Even so, Americans’ purchases of imports — including foreign oil — still far outstrip what U.S. companies export. Imports reached $196.9 billion in July, up 5% from a year earlier.

The gap between imports and exports is the trade deficit. The broadest measure of the U.S. trade picture is the so-called current account, which includes investment flows. The deficit in the current account reached a record $811 billion last year, more than twice what it was as recently as 2001.

Among economists, the widespread view is that the dollar will keep declining. Some believe, however, that the trend could speed up.

If the dollar loses value too quickly, it could wreak havoc on the economy and financial markets — driving up interest rates and inflation and slashing Americans’ purchasing power, said Peter Schiff, who heads money management firm Euro Pacific Capital in Darien, Conn.


The Canadian dollar topped 97 cents (U.S.) Friday for the first time in 30 years, riding favourable sentiment in global currency markets that economists believe could put it on par with its American counterpart in a matter of months.

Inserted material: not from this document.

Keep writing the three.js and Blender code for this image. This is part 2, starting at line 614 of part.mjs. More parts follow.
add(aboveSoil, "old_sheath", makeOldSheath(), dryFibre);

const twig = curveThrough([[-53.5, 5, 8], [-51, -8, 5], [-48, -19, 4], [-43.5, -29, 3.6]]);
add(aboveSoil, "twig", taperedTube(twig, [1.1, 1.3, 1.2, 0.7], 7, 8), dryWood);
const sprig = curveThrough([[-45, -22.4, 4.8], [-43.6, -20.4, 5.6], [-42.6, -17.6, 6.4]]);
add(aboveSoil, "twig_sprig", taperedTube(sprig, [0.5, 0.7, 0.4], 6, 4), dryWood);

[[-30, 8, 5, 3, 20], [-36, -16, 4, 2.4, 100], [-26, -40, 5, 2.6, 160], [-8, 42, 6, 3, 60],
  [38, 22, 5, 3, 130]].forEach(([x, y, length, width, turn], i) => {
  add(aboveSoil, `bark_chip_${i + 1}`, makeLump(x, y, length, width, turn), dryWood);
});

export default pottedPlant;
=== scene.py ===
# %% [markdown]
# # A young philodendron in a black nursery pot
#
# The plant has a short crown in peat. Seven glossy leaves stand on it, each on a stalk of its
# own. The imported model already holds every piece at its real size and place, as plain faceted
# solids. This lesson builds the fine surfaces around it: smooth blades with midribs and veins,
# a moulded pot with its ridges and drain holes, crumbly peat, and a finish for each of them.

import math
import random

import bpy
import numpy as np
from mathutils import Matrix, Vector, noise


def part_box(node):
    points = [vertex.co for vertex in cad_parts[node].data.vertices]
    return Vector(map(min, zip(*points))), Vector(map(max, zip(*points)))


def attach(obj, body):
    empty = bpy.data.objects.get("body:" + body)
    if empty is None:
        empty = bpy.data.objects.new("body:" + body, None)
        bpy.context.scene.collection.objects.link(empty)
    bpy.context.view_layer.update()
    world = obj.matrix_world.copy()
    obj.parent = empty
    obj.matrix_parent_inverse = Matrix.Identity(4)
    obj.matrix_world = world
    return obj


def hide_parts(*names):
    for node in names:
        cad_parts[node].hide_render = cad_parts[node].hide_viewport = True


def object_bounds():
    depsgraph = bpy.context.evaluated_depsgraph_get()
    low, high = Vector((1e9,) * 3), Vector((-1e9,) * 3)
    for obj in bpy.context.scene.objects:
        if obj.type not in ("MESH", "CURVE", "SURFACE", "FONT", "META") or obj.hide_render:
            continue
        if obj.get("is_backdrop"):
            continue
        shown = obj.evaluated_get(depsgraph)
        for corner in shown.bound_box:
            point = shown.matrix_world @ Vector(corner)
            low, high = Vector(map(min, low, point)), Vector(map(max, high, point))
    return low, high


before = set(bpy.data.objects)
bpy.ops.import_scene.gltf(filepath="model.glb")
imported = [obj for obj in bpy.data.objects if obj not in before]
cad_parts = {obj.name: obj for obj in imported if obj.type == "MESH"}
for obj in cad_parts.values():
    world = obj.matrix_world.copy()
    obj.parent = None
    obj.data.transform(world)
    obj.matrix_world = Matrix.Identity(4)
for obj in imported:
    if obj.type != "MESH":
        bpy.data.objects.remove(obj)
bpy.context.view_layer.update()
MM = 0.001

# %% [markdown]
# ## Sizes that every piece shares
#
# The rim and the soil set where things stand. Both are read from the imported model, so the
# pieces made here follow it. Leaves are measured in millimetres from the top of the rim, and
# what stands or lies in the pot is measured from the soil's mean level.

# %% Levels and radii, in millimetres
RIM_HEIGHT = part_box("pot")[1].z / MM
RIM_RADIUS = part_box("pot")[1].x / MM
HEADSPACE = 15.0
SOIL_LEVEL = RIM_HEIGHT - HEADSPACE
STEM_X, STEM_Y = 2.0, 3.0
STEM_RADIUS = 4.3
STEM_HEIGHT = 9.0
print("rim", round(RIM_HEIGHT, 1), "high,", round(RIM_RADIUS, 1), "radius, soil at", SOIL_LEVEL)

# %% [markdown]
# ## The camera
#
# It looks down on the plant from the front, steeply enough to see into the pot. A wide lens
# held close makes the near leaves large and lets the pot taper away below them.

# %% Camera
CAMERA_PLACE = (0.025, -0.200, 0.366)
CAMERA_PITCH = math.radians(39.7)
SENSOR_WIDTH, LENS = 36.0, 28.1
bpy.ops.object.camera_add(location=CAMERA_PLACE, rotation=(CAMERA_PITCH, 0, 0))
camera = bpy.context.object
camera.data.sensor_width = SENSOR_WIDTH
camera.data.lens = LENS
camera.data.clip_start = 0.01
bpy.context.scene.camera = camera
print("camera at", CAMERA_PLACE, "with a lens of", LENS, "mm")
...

But a rise of three more cents to parity would also put further pressure on the Canadian economy, already coping with a 14-per-cent jump in the loonie this year that’s rattling every sector and knocking the wind out of this country’s export businesses.

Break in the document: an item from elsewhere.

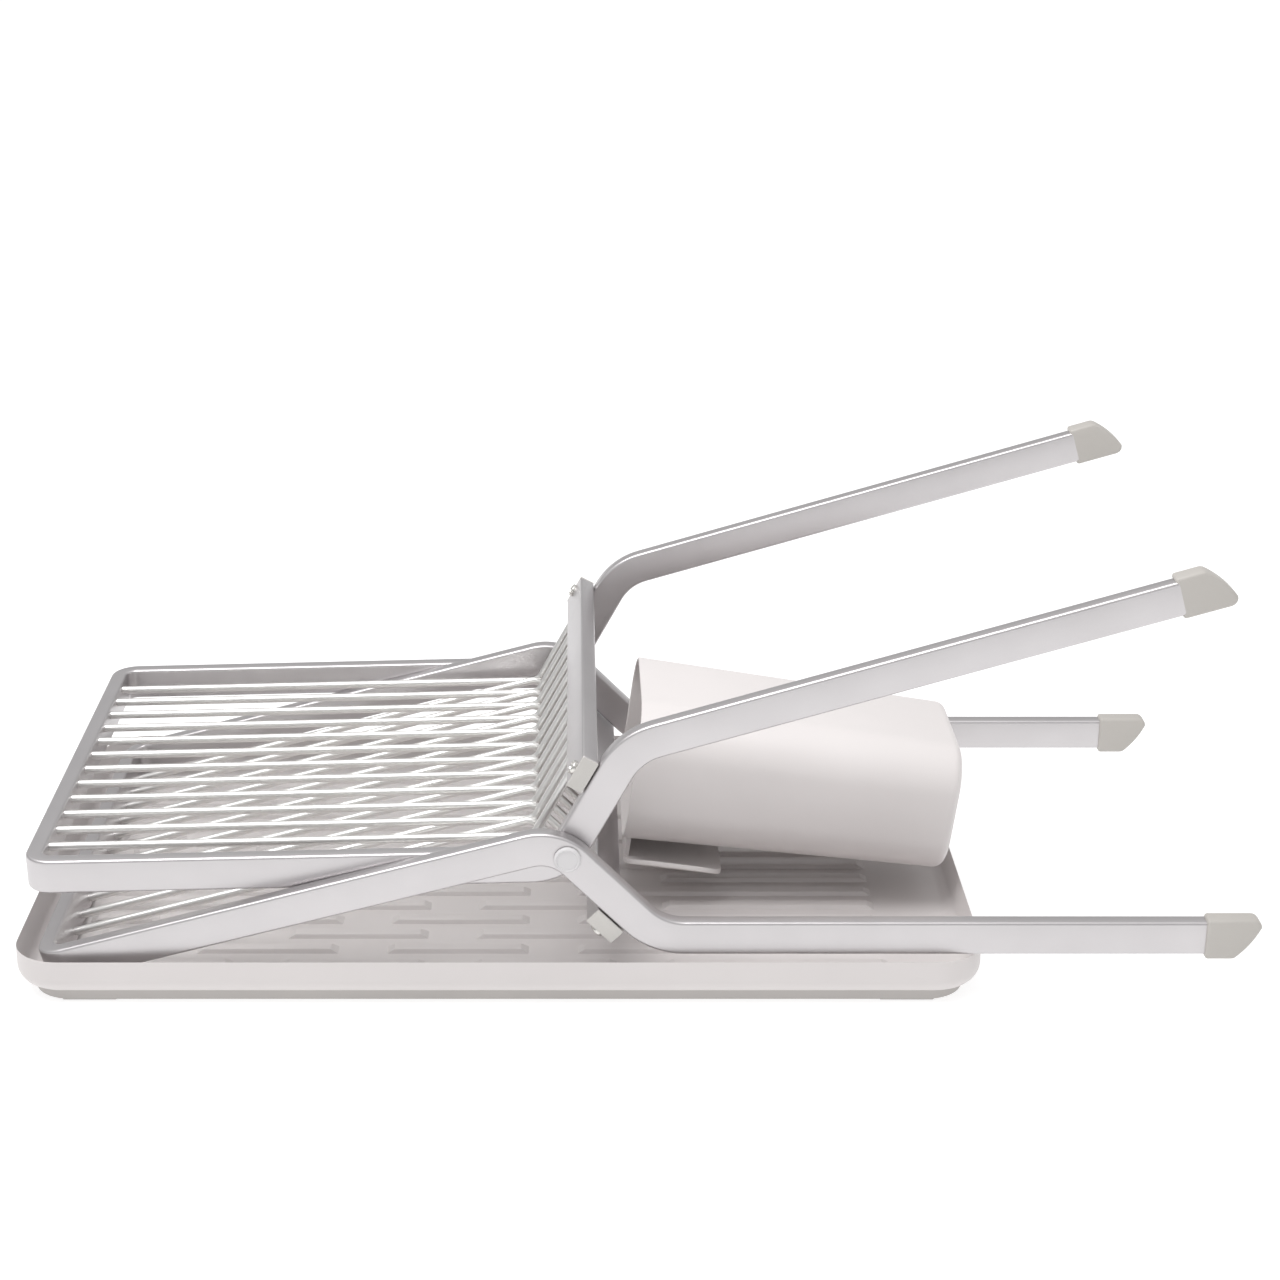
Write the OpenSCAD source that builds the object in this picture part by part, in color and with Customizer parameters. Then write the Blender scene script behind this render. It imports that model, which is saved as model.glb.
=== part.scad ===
// Folding drying rack, laid on its side in its own drip tray with a utensil cup.
// Two identical bent frames cross at a pivot; each carries twelve wires.
// Millimetres. +X towards the feet, +Y away from the front, +Z up.
// The origin is the middle of the ground that the whole object covers.

/* [Tray] */
// Length of the tray over its rim
tray_l = 472; // [430:1:560]
// Corner radius of the tray in plan
tray_r = 24; // [18:1:36]
// Width of the rim, which is also the side wall's thickness
rim_t = 4; // [3:0.5:6]
// Radius of the tray's outer bottom edge
tray_edge_r = 9; // [4:1:12]
// Thickness of the tray floor
floor_t = 1.8; // [1.4:0.1:3]
// Height of the grey band under the tray
band_h = 5.4; // [4:0.2:9]
// How far the band is set in from the tray's outer wall
band_inset = 8; // [4:1:14]
// Wall of the band
band_t = 5; // [3:0.5:8]
// How far the feet stand out below the band
foot_h = 0.6; // [0.4:0.1:2]
// Length of a foot along the tray
foot_l = 26; // [16:1:40]

/* [Drain ribs] */
// Length of a rib
rib_l = 72; // [50:1:100]
// Gap between two ribs in a row
rib_gap = 23; // [12:1:40]
// Spacing of the rows
rib_pitch = 16.4; // [12:0.2:24]
// Width of a rib
rib_w = 8.5; // [5:0.5:10]
// Height of a rib
rib_h = 2.2; // [1:0.1:2.6]
// Smooth floor left at the end where the feet are
rib_free = 39; // [20:1:80]
// Start of the rib nearest the middle, in the rows that aren't shifted
rib_start = -57; // [-90:1:0]
// Shift of every other row
rib_shift = 44; // [20:1:60]

/* [Frames] */
// Width of one frame, over its two side bars
frame_w = 268.5; // [210:0.5:330]
// Height of the bar's section
bar_h = 17; // [14:0.5:20]
// Thickness of the bar's section
bar_t = 8.5; // [6:0.5:11]
// Outer radius of the loop's corners
loop_r = 14; // [12:1:24]
// Arm, from the loop's outer face to the bend at the pivot
arm_len = 259; // [200:1:320]
// First part of the leg, from the pivot bend to the knee
thigh_len = 69.5; // [62:0.5:90]
// Second part of the leg, from the knee to the foot cap's shoulder
shin_len = 264; // [200:2:330]
// Bend at the pivot
pivot_bend = 60; // [54:1:66]
// Bend at the knee
knee_bend = 45; // [40:1:50]
// Centreline radius of the bend at the pivot
pivot_bend_r = 23; // [16:1:30]
// Centreline radius of the bend at the knee
knee_bend_r = 32; // [18:1:40]
// Angle between the two frames' legs as the rack lies in the tray
spread = 16.4; // [12:0.2:22]
// Side gap between the two frames' bars
frame_gap = 0.7; // [0.6:0.1:2]

/* [Wires] */
// Number of wires in one frame
wire_n = 12; // [8:1:12]
// Diameter of a wire
wire_d = 4.2; // [3:0.1:5]
// Bend radius of a wire, to its centreline
wire_bend_r = 7; // [5:0.5:10]
// How far the wires lie off the middle of the arm, towards the crossbar's side
wire_drop = 4; // [0:0.5:5]
// How far a wire's end goes into the bar that holds it
wire_in = 3; // [2:0.5:4]

/* [Crossbar] */
// Length of the first leg part before the crossbar, from the pivot bend
crossbar_at = 38.5; // [34:0.5:40]
// Gap between the crossbar and the edge of the leg
crossbar_gap = 0.6; // [0.3:0.1:1.5]
// Wall of the crossbar's tube
tube_t = 1.5; // [1:0.1:2.2]
// Depth of an end plug inside the tube
plug_in = 9; // [5:0.5:14]
// Thickness of the end plug's head
plug_head = 1.5; // [1:0.1:3]
// Diameter of the screws that hold the crossbar
screw_d = 4; // [3:0.5:4.5]
// Diameter of the screw head
screw_head_d = 7; // [6:0.5:8]
// Height of the screw head
screw_head_h = 2; // [1.5:0.1:3]

/* [Pivot] */
// Distance of the pivot from the bend, along the first leg part
pivot_at = 9; // [5:0.5:10]
// How far the pivot lies off the leg's middle, towards the arm's side
pivot_off = 0.8; // [0:0.1:1.5]
// Diameter of the pivot pin
pin_d = 6; // [5:0.5:7]
// Diameter of the round cap over the pin
pivot_cap_d = 13; // [10:0.5:15]
// Thickness of the pivot cap
pivot_cap_h = 2.2; // [1.6:0.1:3]
// Diameter of the pin's inner head
pin_head_d = 11; // [9:0.5:13]
// Thickness of the pin's inner head
pin_head_h = 1.5; // [1:0.1:2.5]

/* [Foot caps] */
// Wall of the foot cap round the bar
cap_wall = 1.75; // [1:0.25:2.5]
// Short side of the foot cap, past its shoulder
cap_len = 14; // [12:0.5:20]
// How far the foot's face bulges
cap_bulge = 1.2; // [0.5:0.1:2]
// Depth of the bar's end inside the cap
cap_in = 9; // [6:0.5:10]
// Radius of the foot cap's long tip
cap_tip_r = 4; // [3:0.5:6]

/* [Cup] */
// Length of the cup, from mouth to base
cup_len = 166; // [120:1:200]
// Width of the mouth, across the rack
cup_mouth_w = 104; // [80:1:130]
// Height of the mouth
cup_mouth_h = 75.5; // [60:0.5:86]
// Width of the base, across the rack
cup_base_w = 98; // [70:1:120]
// Height of the base
cup_base_h = 68; // [50:1:80]
// Corner radius of the cup's section
cup_r = 24; // [12:1:28]
// Wall of the cup
cup_wall = 2; // [1.5:0.1:3]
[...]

A one-for-one exchange rate is also expected to spell relief for Canadian consumers, putting pressure on businesses to cut the price of goods in keeping with the stronger purchasing power of the loonie. A recent report suggested Canadians are already paying roughly 10 per cent more than are Americans for the same goods — and its author says he hasn’t seen much change yet.

he loonie’s latest rise has been driven by bullishness about Canada due to soaring prices for energy and other commodities it exports, as well as investor concern about the U.S. economy.

Currency watchers said it’s possible the loonie may hit par with the U.S. dollar this year.

But parity is a mixed bag.

Canadians vacationing and shopping in the United States will rejoice if the dollar reaches par, but tourist operators in Canada, already suffering from new U.S. customs rules, will lose more American business.

And the surging Canadian dollar, which over five years has increased in value by 56 per cent from a low of less than 62 cents in 2002, is forcing some exporters, previously thought to be uncompetitive above 80 or 90 cents, to reinvent or die.

The dollar’s ascent hits all exporters, but particularly goods manufacturers and producers of resources such as lumber that are not profiting from the commodity-price boom benefiting oil and metals.

Ontario plant closings have climbed to 125 in the first quarter of 2007 from 32 in all of 2006 and 37 in 2005. Manufacturers’ cost-competitiveness started to erode when the dollar hit 82 cents (U.S.), he said, a point that forced many to consider exiting the market or reinventing themselves.

Exporters who will be left standing after the economy adjusts to a stronger dollar are those whose products are in demand not because they are a bargain but because they’ve got a specialized niche product that commands sufficient global demand, he added.

Economists said it’s far from certain that the Canadian dollar would remain at parity for very long; if currency markets regain some measure of confidence in the U.S., the loonie could easily lose ground.